The sale of a 6 per cent stake in bailed-out lender Lloyds Banking Group has delivered a profit of up to £586 million for the taxpayer.

UK Financial Investments (UKFI), the body created to manage the state’s holdings in Lloyds and Royal Bank of Scotland, said it has sold 2.4 billion Lloyds shares at 75p each for a total of £3.2 billion.

The sale price represents a £61 million profit on the 73.6p average price paid by the UK government at the time of its bailout in 2008, but will register as a paper profit of £586m on the state’s books because the Lloyds stake is recorded in the public finances at 61p per share.

However, the Treasury stressed that the higher profit figure would be subject to a decision by the Office for National Statistics.

Chancellor George Osborne said: “This is another step in the long journey in putting right what went so badly wrong in the British economy; it’s another step in repairing the banks; it’s another step in getting the money back for the taxpayer; and it’s another step in reducing our national debt.”

The sale was managed by joint bookrunners Bank of America Merrill Lynch, JP Morgan Cazenove and UBS, and leaves the taxpayer with a 32.7 per cent stake in Lloyds, down from 38.7 per cent previously.

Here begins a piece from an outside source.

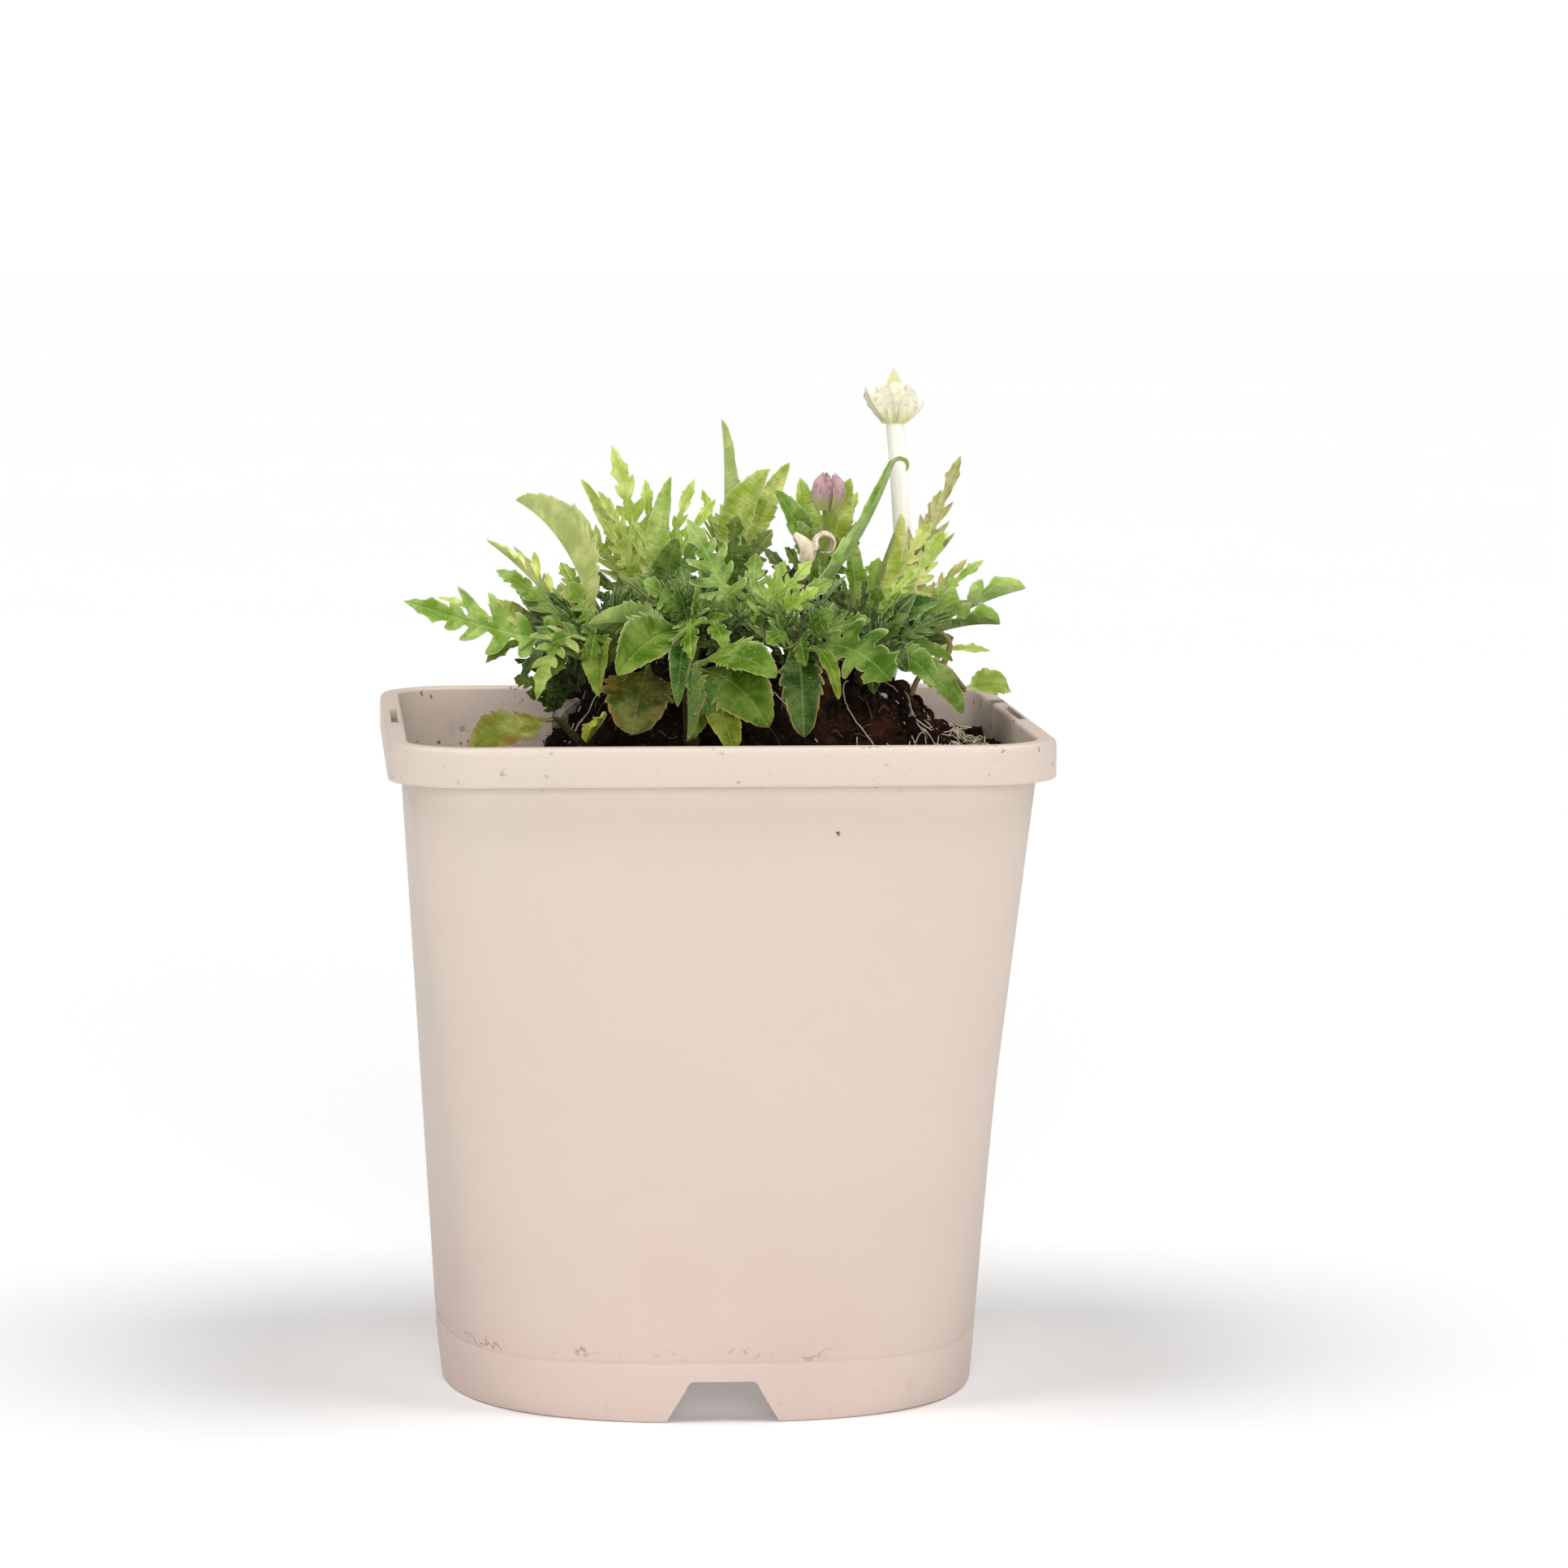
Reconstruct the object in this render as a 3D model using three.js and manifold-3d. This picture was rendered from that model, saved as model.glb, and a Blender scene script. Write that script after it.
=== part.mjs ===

Lloyds chief executive Antonio Horta-Osorio said: “I am pleased that the government has been able to begin the process of selling its stake, and give taxpayers the opportunity to get their money back.

“I believe this reflects the hard work undertaken over the last two years to make Lloyds a safe and profitable bank that is focused on supporting the UK economy.”

UKFI, which also looks after the government’s 81 per cent stake in RBS, said it would not sell more shares in Lloyds for a further 90 days unless it gets written consent from the bookrunners.

Joe Rundle, head of trading at ETX Capital, said: “The move to offload the 6 per cent stake is very welcome, particularly for the UK banking sector, which continues to suffer from a mixture of scandals, litigation and poor reputation amongst the UK public.

“Lloyds has turned out to be a model student versus RBS, which has been unable to repair its finances as quickly and as efficiently.”